An online “Stress in America” survey of 2,020 U.S. adults 18 and older conducted in 2012 by Harris Interactive for American Psychological Association found that millennials are also more likely to be told by a health care provider they have depression or an anxiety disorder. In the survey, 39 percent of millennials said their stress level increased in the past year and 52 percent say stress has kept them awake at night in the past month. “On a 10-point scale, where 1 means ‘little or no stress’ and 10 means ‘a great deal of stress,’ the 2012 average is 4.9.  But for millennials, it’s 5.4,” reports USA Today. Top stress sources for millennials are work (cited by 76 percent), money (73 percent) and relationships (59 percent), family  responsibilities (56 percent) and the economy (55 percent).

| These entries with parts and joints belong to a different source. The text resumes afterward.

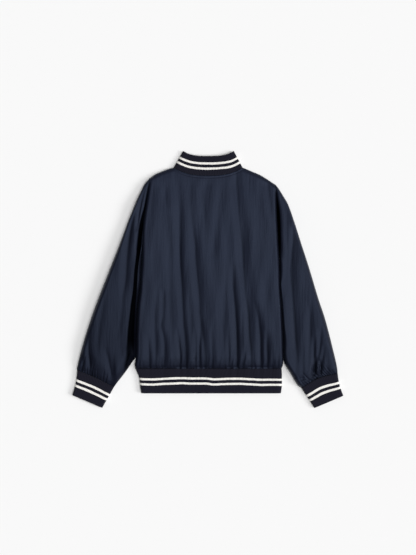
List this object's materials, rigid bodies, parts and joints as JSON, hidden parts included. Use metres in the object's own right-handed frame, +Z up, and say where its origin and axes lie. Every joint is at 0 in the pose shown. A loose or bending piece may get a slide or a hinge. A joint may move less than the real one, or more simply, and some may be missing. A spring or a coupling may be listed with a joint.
{
  "type": "varsity jacket",
  "caption": "Varsity jacket laid flat front down, plain shell with set-in sleeves gathered into striped rib knit collar, cuffs and hem, closed by press studs",
  "frame": {"origin": "the middle of the jacket's outline, on the surface that it lies on", "axes": "+X across the back to the wearer's right, +Y from the hem to the neck, +Z up out of the back"},
  "size_m": [0.812, 0.7695, 0.0302],
  "materials": {
    "shell_cloth": "navy nylon taffeta with a soft sheen",
    "rib_knit": "dark navy rib knit with two off-white knitted-in stripes",
    "snap_metal": "satin navy enamel on brass caps"
  },
  "bodies": {
    "root": {"back_panel": "shell_cloth", "front_left": "shell_cloth", "front_right": "shell_cloth", "sleeve_left": "shell_cloth", "sleeve_right": "shell_cloth", "collar": "rib_knit", "cuff_left": "rib_knit", "cuff_right": "rib_knit", "hem_rib": "rib_knit", "snap_1": "snap_metal", "snap_2": "snap_metal", "snap_3": "snap_metal", "snap_4": "snap_metal", "snap_5": "snap_metal", "snap_6": "snap_metal", "snap_7": "snap_metal"}
  },
  "joints": []
}
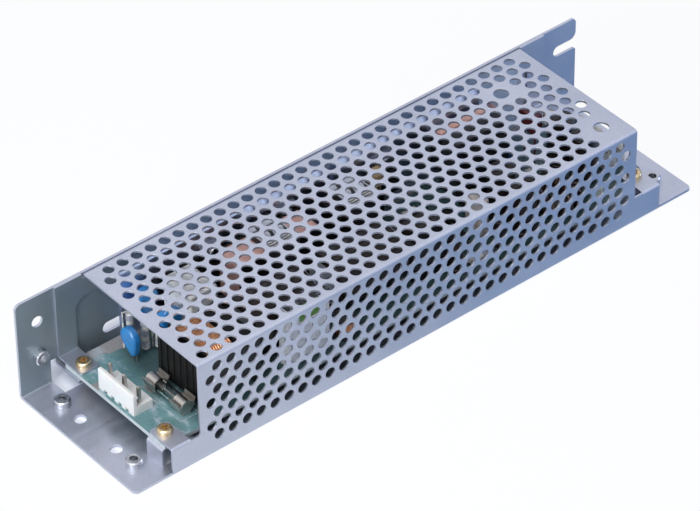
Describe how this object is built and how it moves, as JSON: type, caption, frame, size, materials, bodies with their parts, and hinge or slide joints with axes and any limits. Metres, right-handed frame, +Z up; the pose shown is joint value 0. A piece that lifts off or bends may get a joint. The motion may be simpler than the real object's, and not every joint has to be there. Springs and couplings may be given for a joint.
{
  "type": "mesh case switching power supply",
  "caption": "Open-ended switching power supply: circuit board under a folded perforated steel cover on an L-shaped chassis with mounting ears.",
  "frame": {"origin": "middle of the underside of the case", "axes": "+X along the case to the output end, +Y to the rear wall, +Z up"},
  "size_m": [0.252, 0.0644, 0.041],
  "materials": {
    "steel": "satin zinc plated",
    "board": "satin solder mask",
    "screw": "yellow zinc",
    "nut": "bright zinc",
    "white": "moulded nylon",
    "tin": "tinned",
    "clear_glass": "clear",
    "blue_coat": "dipped epoxy",
    "ferrite": "sintered ferrite",
    "black": "moulded",
    "copper": "enamelled copper wire",
    "pink_tape": "polyester tape",
    "box_white": "moulded box",
    "film_box": "moulded box with a dark potted top",
    "can": "drawn can",
    "sleeve": "shrink sleeve",
    "plate": "sheared plate",
    "tan_coat": "dipped",
    "maroon": "dipped epoxy",
    "dark_wire": "enamelled wire",
    "ceramic": "ceramic",
    "resistor_coat": "lacquer",
    "lens": "milky epoxy",
    "trimmer_blue": "moulded"
  },
  "bodies": {
    "housing": {"bridge_rectifier": "black", "bulk_capacitor_cans": "can", "bulk_capacitor_sleeves": "sleeve", "ceramic_resistor": "ceramic", "chassis": "steel", "circuit_board": "board", "circuit_bodies": "black", "circuit_legs": "tin", "clinch_nuts": "nut", "coupling_capacitor": "tan_coat", "cover": "steel", "cover_screws": "screw", "disc_capacitors": "blue_coat", "driver_transformer_bobbin": "black", "driver_transformer_coil": "sleeve", "driver_transformer_core": "ferrite", "film_capacitor": "film_box", "fuse_caps": "tin", "fuse_clips": "tin", "fuse_tube": "clear_glass", "fuse_wire": "tin", "heatsinks": "plate", "input_header": "white", "input_header_pins": "tin", "lamp": "lens", "line_capacitor": "box_white", "line_choke_bobbin": "black", "line_choke_coil": "copper", "line_choke_core": "ferrite", "main_transformer_bobbin": "black", "main_transformer_coil": "pink_tape", "main_transformer_core": "ferrite", "output_capacitors": "sleeve", "output_choke_core": "ferrite", "output_choke_turns": "dark_wire", "output_film_capacitor": "maroon", "output_header": "white", "output_header_pins": "tin", "pfc_choke_bobbin": "black", "pfc_choke_coil": "pink_tape", "pfc_choke_core": "ferrite", "resistors": "resistor_coat", "small_capacitors": "sleeve", "small_choke_coil": "copper", "small_choke_drum": "ferrite", "transistor_bodies": "black", "transistor_screws": "nut", "transistor_tabs": "tin", "trimmer_body": "trimmer_blue"},
    "trimmer": {"trimmer_rotor": "white"}
  },
  "joints": [
    {"name": "trimmer_turn", "type": "hinge", "parent": "housing", "child": "trimmer", "pos_m": [0.0755, 0.0146, 0.016], "axis": [0, 0, 1], "range_deg": [-130, 130]}
  ]
}
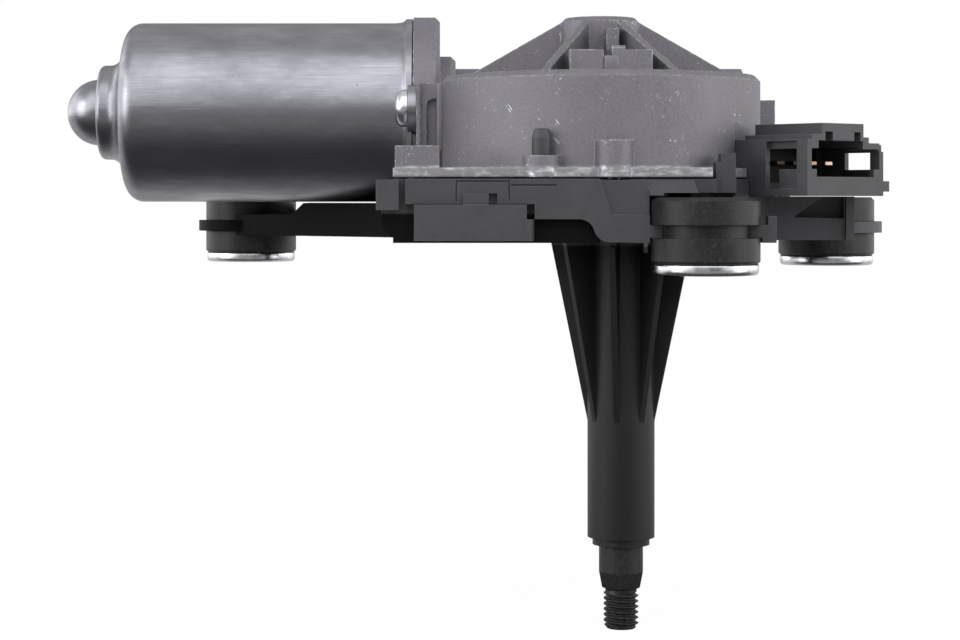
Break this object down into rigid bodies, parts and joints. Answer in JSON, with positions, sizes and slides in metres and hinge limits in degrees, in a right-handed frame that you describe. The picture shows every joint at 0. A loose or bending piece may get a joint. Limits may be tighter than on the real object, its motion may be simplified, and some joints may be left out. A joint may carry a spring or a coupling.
{
  "type": "rear wiper motor",
  "caption": "Rear wiper motor: can motor on a cast gear housing, moulded carrier with rubber mounts, ribbed tower, swinging threaded spindle and plug inlet.",
  "frame": {"origin": "on the spindle axis, in the plane of the three sleeve faces that bear on the panel", "axes": "+Z away from the panel along the spindle axis, so the spindle's thread points along -Z; +X along the motor towards the plug end, the can lies at -X; +Y from the front mount to the motor axis"},
  "size_m": [0.2057, 0.1322, 0.1441],
  "materials": {
    "diecast": "die-cast, blasted, bare",
    "drawn_steel": "drawn sheet steel, zinc plated",
    "zinc_steel": "bright zinc",
    "black_steel": "blackened",
    "polyamide": "moulded, glass filled, satin",
    "rubber": "moulded",
    "brass": "tinned",
    "bronze": "sintered, oiled",
    "copper": "enamelled wire",
    "ferrite": "pressed and fired",
    "lamination": "stamped sheet",
    "shaft_steel": "ground",
    "acetal": "moulded",
    "carbon": "pressed",
    "gasket": "cut sheet"
  },
  "bodies": {
    "housing": {"upper_bush": "bronze", "lower_bush": "bronze", "shaft_seal": "rubber", "thrust_washer": "zinc_steel", "wheel_axle": "shaft_steel", "wheel_clip": "black_steel", "front_bearing": "bronze", "end_bearing": "bronze", "rear_bearing": "bronze", "bearing_retainer": "zinc_steel", "thrust_ball": "shaft_steel", "thrust_screw": "zinc_steel", "motor_can": "drawn_steel", "can_screws": "zinc_steel", "magnet_upper": "ferrite", "magnet_lower": "ferrite", "brush_plate": "polyamide", "brush_holders": "brass", "brushes": "carbon", "brush_springs": "zinc_steel", "chokes": "copper", "gear_housing": "diecast", "housing_gasket": "gasket", "carrier_screws": "zinc_steel", "base_carrier": "polyamide", "locating_pin": "polyamide", "vent_cover": "polyamide", "park_contacts": "brass", "connector_housing": "polyamide", "connector_terminals": "brass", "grommet_front": "rubber", "sleeve_front": "zinc_steel", "grommet_right": "rubber", "sleeve_right": "zinc_steel", "grommet_left": "rubber", "sleeve_left": "zinc_steel"},
    "armature": {"armature_shaft": "shaft_steel", "lamination_stack": "lamination", "windings": "copper", "commutator": "copper"},
    "wheel": {"worm_wheel": "acetal", "crank_pin": "shaft_steel", "contact_ring": "brass"},
    "output": {"spindle": "black_steel", "pinion": "shaft_steel", "spindle_clip": "black_steel"},
    "rocker": {"rocker_plate": "shaft_steel", "pivot_pin": "shaft_steel"},
    "sector": {"toothed_sector": "shaft_steel"}
  },
  "joints": [
    {"name": "armature_spin", "type": "hinge", "parent": "housing", "child": "armature", "pos_m": [-0.08, 0.05, 0.0384], "axis": [1, 0, 0], "continuous": true},
    {"name": "wheel_spin", "type": "hinge", "parent": "housing", "child": "wheel", "pos_m": [-0.0034, 0.02, 0.0384], "axis": [0, 0, 1], "continuous": true},
    {"name": "spindle_swing", "type": "hinge", "parent": "housing", "child": "output", "pos_m": [0, 0, 0], "axis": [0, 0, 1], "range_deg": [0, 114]},
    {"name": "rocker_swing", "type": "hinge", "parent": "housing", "child": "rocker", "pos_m": [0, 0, 0.0237], "axis": [0, 0, 1], "range_deg": [0, 63]},
    {"name": "sector_swing", "type": "hinge", "parent": "rocker", "child": "sector", "pos_m": [0.01493, -0.00143, 0.0274], "axis": [0, 0, 1], "range_deg": [-46, 0]}
  ],
  "couplings": [
    {"joint": "wheel_spin", "follows": "armature_spin", "ratio": 0.019608},
    {"joint": "rocker_swing", "follows": "spindle_swing", "ratio": 0.545},
    {"joint": "sector_swing", "follows": "spindle_swing", "ratio": -0.39813}
  ]
}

“Millennials are growing up at a tough time. They were sheltered in many ways, with a lot of high expectations for what they should achieve. Individual failure is difficult to accept when confronted with a sense you’re an important person and expected to achieve,” Mike Hais of Arcadia, CA, a market researcher and co-author of two books on that generation, including 2011’s Millennial Momentum, told USA Today. “Even though, in most instances, it’s not their fault — the economy collapsed just as many of them were getting out of college and coming of age — that does lead to a greater sense of stress,” he says.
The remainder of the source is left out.